Date of Award

Spring 2006

Document Type

Thesis

Degree Name

Bachelor of Arts

Department

Rhetoric & Comm Studies

Abstract

Since 2002, popular Western news media has become fixated with the "advent" of the Palestinian female suicide bomber when a woman named Wafa Idris detonated herself on a busy Jaffa Road in Israel. Questions about gender, domesticity, violence, subjectivity, and technology arise as researchers, journalists and others confront culturally conceived notions about women and their roles in both Islamic and Western societies.

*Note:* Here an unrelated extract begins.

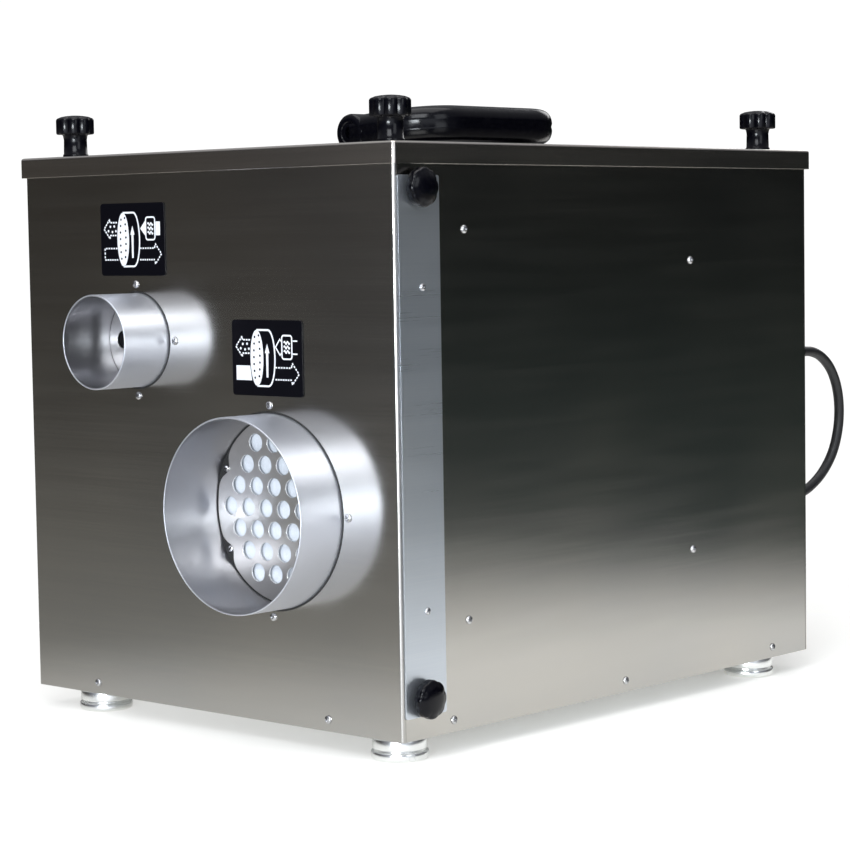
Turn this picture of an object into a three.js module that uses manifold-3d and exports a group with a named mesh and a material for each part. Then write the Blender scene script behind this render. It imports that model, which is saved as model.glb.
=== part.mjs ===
// Portable desiccant dehumidifier: a sheet-steel case with a honeycomb rotor, two fans and a heater.
// Millimetres. +X is the filter hatch's side, -Y is the air inlets' face, +Z is up. Z is 0 at the floor.
import * as THREE from "three";
import { mergeVertices } from "three/addons/utils/BufferGeometryUtils.js";
import Module from "manifold-3d";

const wasm = await Module();
wasm.setup();

// ---- Driving dimensions ----
const lidWidth = 445;
const lidDepth = 566;
const lidSkirt = 17.3;
const caseHeight = 464; // underside of the case to the top of the lid
const footHeight = 18;
const sheet = 1.5;
const play = 0.3; // gap between pieces that touch
const lidClearance = 1.7; // between the lid's skirt and the panels
const bendRadius = 3;
const flangeWidth = 15;

const processDuct = { radius: 79, x: 79.5, z: 190, reach: 46 };
const regenDuct = { radius: 39.5, x: -77.5, z: 325.5, reach: 48.5 };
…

Proposing a broader concept of violence that is cognizant of women's violent histories and struggles over agency, this essay suggests that analyses of women and violence are incomplete without critically thinking about the "female suicide bomber"--or shahida--within their contemporary cultural and social context. Yasser Arafat's "Army of Roses" speech in 2002 serves as a representative anecdote useful for constructing and deconstructing the shahida rhetoric as it disseminated through global news media outlets. Thus, this essay's focus on "female suicide bombers" contends that understanding subjectivity and technology as inextricably linked is crucial to the development of a more inclusive theory of violence and gender. Shahidas are excellent and perhaps indispensable figures for understanding how rhetoric effects our perceptions of gendered roles in society, while providing a broader spectrum for furthering theories about women and violence.